◆ **The task**
Nothing but the lines from the line with "add_glides(materials)" through the end of the data is to be copied, and each is to be copied exactly.

☆ ☆ ☆

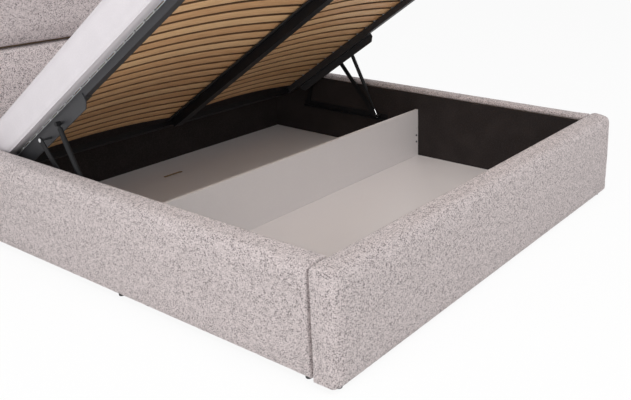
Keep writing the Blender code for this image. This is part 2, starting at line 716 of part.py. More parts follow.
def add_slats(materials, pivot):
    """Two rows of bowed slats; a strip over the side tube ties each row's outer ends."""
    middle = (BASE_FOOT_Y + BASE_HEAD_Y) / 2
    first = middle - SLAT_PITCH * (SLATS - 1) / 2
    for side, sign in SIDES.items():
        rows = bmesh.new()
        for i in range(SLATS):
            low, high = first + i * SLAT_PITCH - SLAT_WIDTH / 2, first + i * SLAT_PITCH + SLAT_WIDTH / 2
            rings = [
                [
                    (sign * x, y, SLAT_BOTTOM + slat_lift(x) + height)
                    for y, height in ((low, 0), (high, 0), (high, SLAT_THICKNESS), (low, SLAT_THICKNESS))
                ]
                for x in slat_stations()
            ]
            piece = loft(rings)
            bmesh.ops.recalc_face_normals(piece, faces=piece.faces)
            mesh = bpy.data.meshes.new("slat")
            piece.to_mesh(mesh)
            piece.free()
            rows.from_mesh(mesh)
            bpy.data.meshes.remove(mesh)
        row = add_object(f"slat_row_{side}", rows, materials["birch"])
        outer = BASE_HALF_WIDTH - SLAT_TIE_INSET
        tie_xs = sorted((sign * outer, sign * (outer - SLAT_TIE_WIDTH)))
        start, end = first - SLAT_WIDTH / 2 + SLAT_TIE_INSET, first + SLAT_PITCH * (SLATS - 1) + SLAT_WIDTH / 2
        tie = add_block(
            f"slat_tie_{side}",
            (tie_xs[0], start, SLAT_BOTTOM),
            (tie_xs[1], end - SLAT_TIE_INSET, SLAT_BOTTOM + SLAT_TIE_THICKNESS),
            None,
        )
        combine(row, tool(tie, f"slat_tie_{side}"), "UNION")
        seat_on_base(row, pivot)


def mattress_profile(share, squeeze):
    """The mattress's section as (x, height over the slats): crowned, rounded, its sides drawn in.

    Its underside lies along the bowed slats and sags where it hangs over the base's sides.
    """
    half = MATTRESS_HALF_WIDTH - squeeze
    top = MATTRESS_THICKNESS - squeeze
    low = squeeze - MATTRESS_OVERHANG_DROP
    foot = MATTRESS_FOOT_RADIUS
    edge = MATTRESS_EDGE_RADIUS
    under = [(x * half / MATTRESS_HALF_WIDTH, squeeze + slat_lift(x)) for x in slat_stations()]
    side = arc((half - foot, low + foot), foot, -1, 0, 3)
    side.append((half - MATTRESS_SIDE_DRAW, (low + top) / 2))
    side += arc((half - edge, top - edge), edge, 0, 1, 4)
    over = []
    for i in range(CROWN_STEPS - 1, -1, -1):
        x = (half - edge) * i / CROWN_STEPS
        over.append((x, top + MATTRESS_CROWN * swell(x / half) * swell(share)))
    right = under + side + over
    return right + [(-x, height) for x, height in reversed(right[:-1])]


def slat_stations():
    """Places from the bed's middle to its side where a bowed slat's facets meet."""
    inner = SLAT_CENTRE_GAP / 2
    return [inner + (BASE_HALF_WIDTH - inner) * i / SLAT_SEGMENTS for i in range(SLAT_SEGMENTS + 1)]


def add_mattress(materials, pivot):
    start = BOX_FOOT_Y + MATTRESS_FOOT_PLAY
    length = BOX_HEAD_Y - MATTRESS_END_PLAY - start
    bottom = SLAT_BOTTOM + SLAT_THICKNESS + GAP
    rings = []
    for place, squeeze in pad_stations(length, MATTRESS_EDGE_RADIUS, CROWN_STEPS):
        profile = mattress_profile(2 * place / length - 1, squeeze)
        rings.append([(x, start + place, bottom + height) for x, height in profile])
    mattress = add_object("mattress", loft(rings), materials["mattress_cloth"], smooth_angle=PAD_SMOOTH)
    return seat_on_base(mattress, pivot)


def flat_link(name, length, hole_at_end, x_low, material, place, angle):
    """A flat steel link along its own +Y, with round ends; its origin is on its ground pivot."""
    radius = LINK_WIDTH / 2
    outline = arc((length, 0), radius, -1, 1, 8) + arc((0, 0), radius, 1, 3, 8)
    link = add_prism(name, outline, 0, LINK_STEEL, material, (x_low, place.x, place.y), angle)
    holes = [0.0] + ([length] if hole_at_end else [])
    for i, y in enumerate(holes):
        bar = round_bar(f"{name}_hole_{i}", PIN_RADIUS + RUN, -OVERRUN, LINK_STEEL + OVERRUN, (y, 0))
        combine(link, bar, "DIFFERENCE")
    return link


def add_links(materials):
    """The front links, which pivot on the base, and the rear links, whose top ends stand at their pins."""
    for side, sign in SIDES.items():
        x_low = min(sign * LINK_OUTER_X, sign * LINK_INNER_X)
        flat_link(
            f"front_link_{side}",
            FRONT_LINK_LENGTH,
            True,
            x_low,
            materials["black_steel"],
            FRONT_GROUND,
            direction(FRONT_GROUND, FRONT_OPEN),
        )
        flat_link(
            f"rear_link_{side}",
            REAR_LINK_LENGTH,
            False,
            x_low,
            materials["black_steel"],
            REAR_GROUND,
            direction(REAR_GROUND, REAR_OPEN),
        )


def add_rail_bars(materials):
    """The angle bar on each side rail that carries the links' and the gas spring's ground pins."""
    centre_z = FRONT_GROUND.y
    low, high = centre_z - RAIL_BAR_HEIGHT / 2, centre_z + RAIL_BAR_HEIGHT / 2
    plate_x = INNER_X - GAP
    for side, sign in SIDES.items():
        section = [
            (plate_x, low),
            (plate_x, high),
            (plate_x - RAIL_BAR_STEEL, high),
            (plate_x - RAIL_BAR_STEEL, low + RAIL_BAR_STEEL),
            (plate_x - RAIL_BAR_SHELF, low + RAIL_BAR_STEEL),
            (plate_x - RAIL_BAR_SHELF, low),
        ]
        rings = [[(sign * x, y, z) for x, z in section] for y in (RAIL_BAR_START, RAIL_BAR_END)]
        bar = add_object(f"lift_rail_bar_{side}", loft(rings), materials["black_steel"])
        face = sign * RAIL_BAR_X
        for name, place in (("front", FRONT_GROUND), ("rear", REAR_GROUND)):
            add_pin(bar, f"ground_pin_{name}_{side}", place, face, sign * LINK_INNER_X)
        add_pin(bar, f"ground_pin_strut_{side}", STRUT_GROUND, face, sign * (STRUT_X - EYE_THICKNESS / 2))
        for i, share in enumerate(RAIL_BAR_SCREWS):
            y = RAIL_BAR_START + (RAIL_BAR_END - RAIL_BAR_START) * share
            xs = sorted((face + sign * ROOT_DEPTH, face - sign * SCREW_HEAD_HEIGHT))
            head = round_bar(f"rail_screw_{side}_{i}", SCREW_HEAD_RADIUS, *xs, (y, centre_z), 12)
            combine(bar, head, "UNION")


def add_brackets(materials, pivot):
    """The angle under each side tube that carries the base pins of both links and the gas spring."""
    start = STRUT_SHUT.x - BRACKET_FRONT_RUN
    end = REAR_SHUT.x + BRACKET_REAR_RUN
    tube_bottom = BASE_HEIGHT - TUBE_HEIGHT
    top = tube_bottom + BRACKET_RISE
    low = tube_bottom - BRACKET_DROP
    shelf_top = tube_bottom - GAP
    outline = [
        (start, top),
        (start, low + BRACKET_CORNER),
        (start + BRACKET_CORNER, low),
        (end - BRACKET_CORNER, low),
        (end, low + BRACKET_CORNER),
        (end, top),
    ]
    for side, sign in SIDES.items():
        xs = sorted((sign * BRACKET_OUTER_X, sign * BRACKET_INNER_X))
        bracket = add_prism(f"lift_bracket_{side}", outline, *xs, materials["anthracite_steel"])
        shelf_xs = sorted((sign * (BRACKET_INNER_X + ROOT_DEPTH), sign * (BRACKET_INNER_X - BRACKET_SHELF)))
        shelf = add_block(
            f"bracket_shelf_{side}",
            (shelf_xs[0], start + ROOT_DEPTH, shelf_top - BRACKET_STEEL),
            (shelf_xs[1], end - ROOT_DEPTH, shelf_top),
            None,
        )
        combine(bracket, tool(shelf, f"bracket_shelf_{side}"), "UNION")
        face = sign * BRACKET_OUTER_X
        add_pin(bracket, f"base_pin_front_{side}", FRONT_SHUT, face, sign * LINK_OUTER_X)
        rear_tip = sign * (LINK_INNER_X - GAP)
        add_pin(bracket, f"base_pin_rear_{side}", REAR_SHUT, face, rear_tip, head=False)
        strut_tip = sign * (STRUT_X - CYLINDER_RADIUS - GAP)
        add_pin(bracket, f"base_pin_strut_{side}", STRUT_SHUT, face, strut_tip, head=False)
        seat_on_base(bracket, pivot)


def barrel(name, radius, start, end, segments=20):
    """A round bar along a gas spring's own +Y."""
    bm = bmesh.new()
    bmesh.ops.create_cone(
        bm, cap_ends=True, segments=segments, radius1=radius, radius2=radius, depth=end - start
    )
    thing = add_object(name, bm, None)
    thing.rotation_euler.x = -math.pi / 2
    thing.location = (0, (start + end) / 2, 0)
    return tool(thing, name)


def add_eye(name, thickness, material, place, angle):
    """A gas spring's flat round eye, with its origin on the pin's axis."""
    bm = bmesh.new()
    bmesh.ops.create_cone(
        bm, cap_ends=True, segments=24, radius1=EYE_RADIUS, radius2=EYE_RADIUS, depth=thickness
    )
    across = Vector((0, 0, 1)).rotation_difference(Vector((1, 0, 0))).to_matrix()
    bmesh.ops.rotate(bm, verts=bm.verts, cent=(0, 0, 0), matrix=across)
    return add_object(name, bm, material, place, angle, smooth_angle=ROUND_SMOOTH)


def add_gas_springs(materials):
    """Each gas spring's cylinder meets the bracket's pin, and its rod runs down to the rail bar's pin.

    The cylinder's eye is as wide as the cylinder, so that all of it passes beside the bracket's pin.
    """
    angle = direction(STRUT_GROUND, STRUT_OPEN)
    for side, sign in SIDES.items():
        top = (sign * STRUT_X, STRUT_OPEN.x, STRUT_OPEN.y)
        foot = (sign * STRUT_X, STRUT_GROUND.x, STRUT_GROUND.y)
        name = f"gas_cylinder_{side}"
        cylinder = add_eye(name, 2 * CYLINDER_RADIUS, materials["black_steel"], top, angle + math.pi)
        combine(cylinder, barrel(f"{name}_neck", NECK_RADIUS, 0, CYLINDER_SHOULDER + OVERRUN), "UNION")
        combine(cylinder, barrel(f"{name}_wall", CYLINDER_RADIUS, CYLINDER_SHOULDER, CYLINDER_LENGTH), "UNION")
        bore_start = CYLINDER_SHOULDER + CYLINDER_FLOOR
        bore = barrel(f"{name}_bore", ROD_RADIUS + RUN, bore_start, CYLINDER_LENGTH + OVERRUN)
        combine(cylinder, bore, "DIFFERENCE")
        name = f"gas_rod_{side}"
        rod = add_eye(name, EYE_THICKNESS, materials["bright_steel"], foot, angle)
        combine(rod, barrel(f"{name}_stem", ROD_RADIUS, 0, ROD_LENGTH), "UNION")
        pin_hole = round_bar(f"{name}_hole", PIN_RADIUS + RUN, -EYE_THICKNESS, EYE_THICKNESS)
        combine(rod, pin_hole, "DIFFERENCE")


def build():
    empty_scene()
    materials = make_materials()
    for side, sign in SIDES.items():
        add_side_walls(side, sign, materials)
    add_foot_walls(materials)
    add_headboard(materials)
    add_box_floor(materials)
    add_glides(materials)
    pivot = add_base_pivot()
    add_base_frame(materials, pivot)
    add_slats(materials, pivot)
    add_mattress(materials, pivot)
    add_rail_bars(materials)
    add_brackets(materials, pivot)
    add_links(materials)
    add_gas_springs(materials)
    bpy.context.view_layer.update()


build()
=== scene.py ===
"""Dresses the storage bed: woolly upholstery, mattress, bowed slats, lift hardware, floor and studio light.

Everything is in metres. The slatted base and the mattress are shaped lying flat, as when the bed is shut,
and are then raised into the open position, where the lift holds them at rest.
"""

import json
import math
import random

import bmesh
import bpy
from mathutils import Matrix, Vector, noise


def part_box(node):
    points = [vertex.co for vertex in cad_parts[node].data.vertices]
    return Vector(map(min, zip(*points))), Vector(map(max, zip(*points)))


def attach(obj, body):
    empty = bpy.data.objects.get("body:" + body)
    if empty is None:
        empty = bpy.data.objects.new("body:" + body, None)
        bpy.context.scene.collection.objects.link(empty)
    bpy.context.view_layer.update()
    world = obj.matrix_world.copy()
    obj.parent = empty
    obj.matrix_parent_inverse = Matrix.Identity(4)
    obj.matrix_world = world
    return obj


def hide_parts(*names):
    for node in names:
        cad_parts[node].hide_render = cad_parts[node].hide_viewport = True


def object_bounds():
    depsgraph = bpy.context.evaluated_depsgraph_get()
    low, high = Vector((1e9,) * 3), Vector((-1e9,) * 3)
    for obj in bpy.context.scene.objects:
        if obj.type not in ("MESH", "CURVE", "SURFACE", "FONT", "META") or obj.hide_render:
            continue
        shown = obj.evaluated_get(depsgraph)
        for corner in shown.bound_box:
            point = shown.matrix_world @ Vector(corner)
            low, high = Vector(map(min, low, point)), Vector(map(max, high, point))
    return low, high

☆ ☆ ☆

◆ **Worked answer**
    add_glides(materials)
    pivot = add_base_pivot()
    add_base_frame(materials, pivot)
    add_slats(materials, pivot)
    add_mattress(materials, pivot)
    add_rail_bars(materials)
    add_brackets(materials, pivot)
    add_links(materials)
    add_gas_springs(materials)
    bpy.context.view_layer.update()


build()
=== scene.py ===
"""Dresses the storage bed: woolly upholstery, mattress, bowed slats, lift hardware, floor and studio light.

Everything is in metres. The slatted base and the mattress are shaped lying flat, as when the bed is shut,
and are then raised into the open position, where the lift holds them at rest.
"""

import json
import math
import random

import bmesh
import bpy
from mathutils import Matrix, Vector, noise


def part_box(node):
    points = [vertex.co for vertex in cad_parts[node].data.vertices]
    return Vector(map(min, zip(*points))), Vector(map(max, zip(*points)))


def attach(obj, body):
    empty = bpy.data.objects.get("body:" + body)
    if empty is None:
        empty = bpy.data.objects.new("body:" + body, None)
        bpy.context.scene.collection.objects.link(empty)
    bpy.context.view_layer.update()
    world = obj.matrix_world.copy()
    obj.parent = empty
    obj.matrix_parent_inverse = Matrix.Identity(4)
    obj.matrix_world = world
    return obj


def hide_parts(*names):
    for node in names:
        cad_parts[node].hide_render = cad_parts[node].hide_viewport = True


def object_bounds():
    depsgraph = bpy.context.evaluated_depsgraph_get()
    low, high = Vector((1e9,) * 3), Vector((-1e9,) * 3)
    for obj in bpy.context.scene.objects:
        if obj.type not in ("MESH", "CURVE", "SURFACE", "FONT", "META") or obj.hide_render:
            continue
        shown = obj.evaluated_get(depsgraph)
        for corner in shown.bound_box:
            point = shown.matrix_world @ Vector(corner)
            low, high = Vector(map(min, low, point)), Vector(map(max, high, point))
    return low, high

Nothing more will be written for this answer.